The Institute for Underground Infrastructure (IKT) in Gelsenkirchen has undertaken a test programme to evaluate the capabilities and limitations of Class A (ISO 11295) fully structural pressure sewer rehabilitation solutions. Supported by the Nordrhein-Westfalen sewer network owners and the State Environment Ministry a test bed was set up to test six products currently available and to compare them. The sewer owners and Environment Ministry decided the evaluation criteria and the test bed contained the full range of defects and damage scenarios that they considered relevant.

Four pressure CIPP liners and two PE close-fit liners were tested. Their performance was analysed and the sewer owners now have good information and an understanding of the capabilities and limitations of each, including several key lessons. As a result, they can implement those that performed well and do so with realistic expectations. Moreover, the limitations and shortcomings are understood so the manufacturers can address them and the technologies will evolve to meet the customers’ needs, even as they become more demanding.
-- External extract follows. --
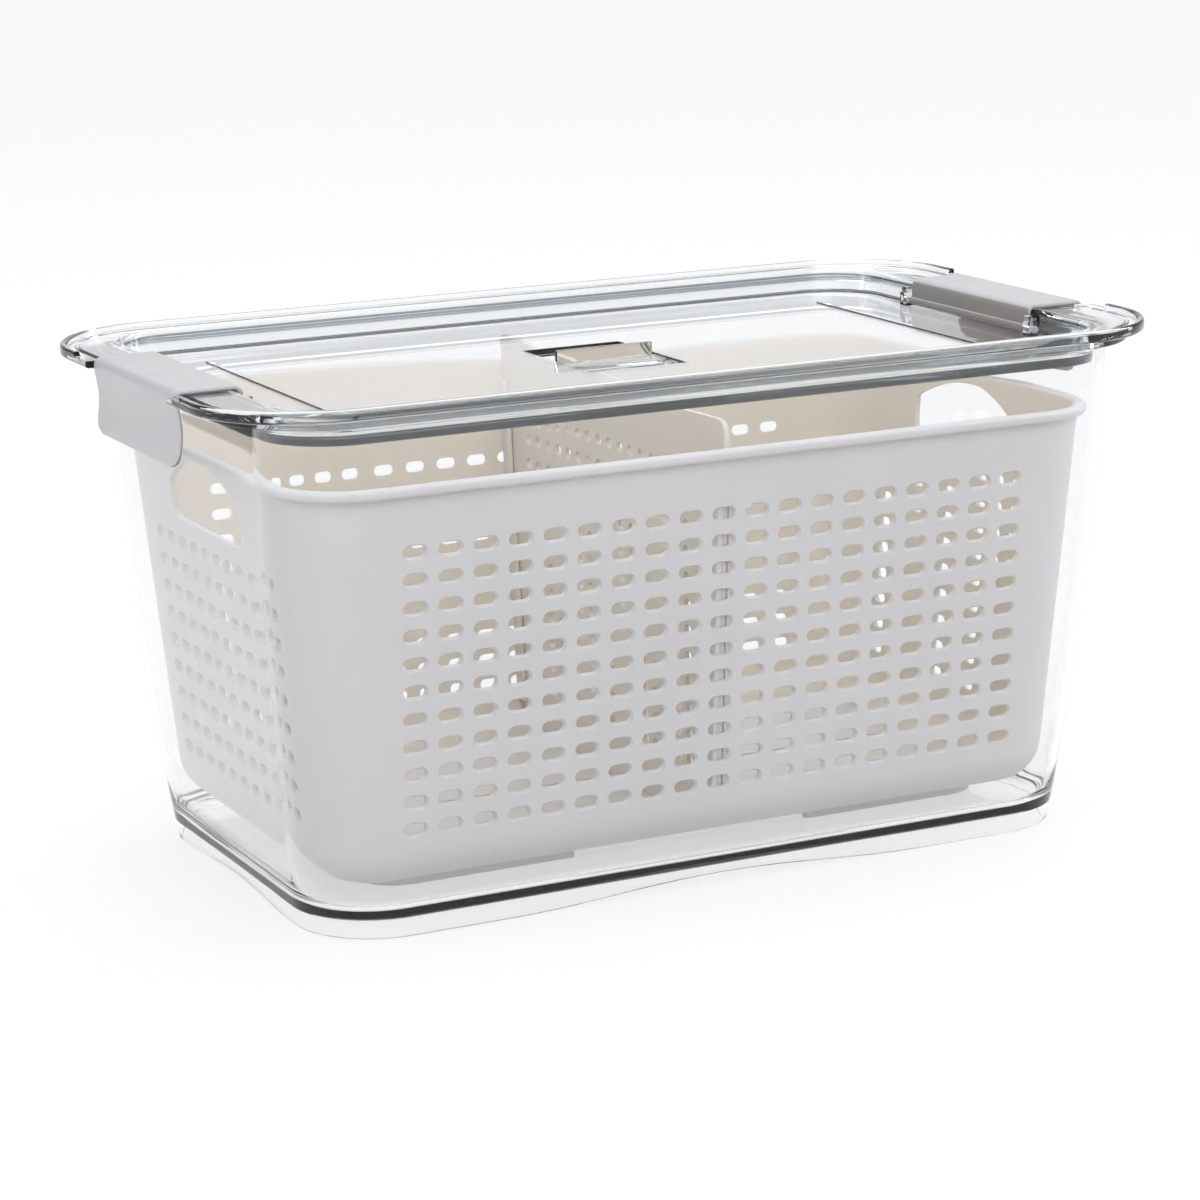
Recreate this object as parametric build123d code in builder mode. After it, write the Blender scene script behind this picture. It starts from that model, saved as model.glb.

Is there a right or wrong?

The contrasts between the two approaches are striking. One can argue that it is not a fair comparison because the requirements of the water and pressure sewer sectors are not the same. This however is a weak argument as fundamentally the requirements are very similar. Suitability for use with potable water is the key differentiating aspect of the water sector; the chemical conditions and frequent on off pumping cycles define the pressure sewer sector. Otherwise, the requirements to be cost-effective, durable, environmentally friendly and to involve minimal disruption are the same, as are the performance requirements: to be fully structural, leak tight and capable of lining around bends in the pipe. Which is better, or right? Each has its merits. The revolutionary approach, looking for innovative new solutions, can yield worthwhile and valuable progress even if it falls short of the perfection it pursues. New materials such as graphene and new methods such as 3D printing have properties and capabilities that may result in revolutionary change, to take just two examples. But at a cost in time and risk.

A question of time

The key contrast between the two approaches is in the results. The evolutionary approach enables the customers to make best use of available technologies to solve problems right away and the competitive pressure to meet customers’ needs more cost-effectively will drive continued evolution and innovation. The revolutionary approach leaves the customers waiting for a long time for a dream that may never come true while not addressing the current problems. The UK utilities will protest that they are addressing the current problems while the Designer Liner project is under way and that the OFWAT 3-hour rule precludes them from lining. But they are reported to have lined 20km of water mains in the current AMP period; that is a pitiful 0.005% of the total network length. I do not advocate abandoning innovative research and seeking better solutions. To do so would be absurd and genuinely valuable innovation can come from projects such as the Designer Liner. I sincerely believe and hope that they will. But the need is pressing; it is here and now – and so are the solutions. It is telling that the presentation of the Designer Liner project identified the barriers to new lining solutions in the UK water sector regulation, cost of market entry, lack of a consistent testing approach, and lack of definition of need. These make the market unattractive to new entrants and the Designer Liner in itself will not overcome them.

Address the barriers and the current solutions can be deployed to tackle and solve the problem of failures and water loss. They are cost-effective, durable, and environmentally friendly and can be deployed with minimal disruption. Were the UK water utilities to send a strong signal of consistent demand, i.e. a clear policy of mains rehabilitation (as has been the case in the gas sector) the suppliers would go through the Regulation 31 process and the full gamut of solutions would be available. This begs the question – what is stopping them?